If you’ve been following the cryptocurrency or FinTech fields, chances are that you’ve heard of the term Initial Coin Offering (ICO). This is a relatively new way for startups to raise money by issuing and selling their very own cryptocurrencies. 

Individual projects would have their fundraising rounds completely finalized in a matter of weeks, if not days, getting retail and institutional investors to line up to participate. 

Fast-forward a couple of years, however, and we can see that most of the projects which raised money through an ICO failed to deliver on their promises, causing their investors massive losses. 

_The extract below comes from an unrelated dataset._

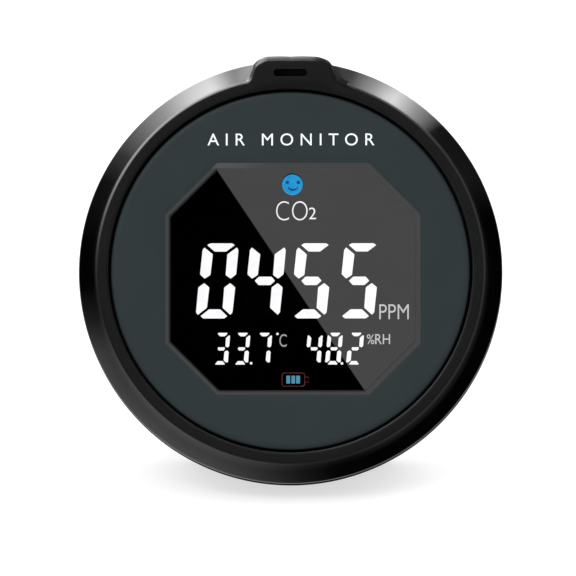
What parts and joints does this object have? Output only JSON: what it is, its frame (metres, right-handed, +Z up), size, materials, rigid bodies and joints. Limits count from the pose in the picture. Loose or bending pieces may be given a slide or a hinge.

Nevertheless, the history of ICOs, regardless of how brief it may be, is definitely an interesting one, especially for those with interests in investments. The following graphic represents their growth and their evident decline.

In any case, let’s have a look at how ICOs caused a massive disruption in traditional VC fundraising models and why they eventually failed. 

It all started back in 2016

Technically, ICOs started back in 2015 as some very large projects such as Ethereum, IOTA, and Augur had their coin offerings held in 2015. However, this new fundraising method for blockchain-based startups and businesses really took off in 2016 when their number started to grow notably. 

Not only the number of ICOs skyrocketed but also the number of investor dollars. Data from popular resource ICOData reveals that 29 projects managed to raise as much as USD$90 million back in 2016. While this may seem as an inconsiderable amount in the traditional world of investments, it has to be considered that this was a model introduced just a few months ago. 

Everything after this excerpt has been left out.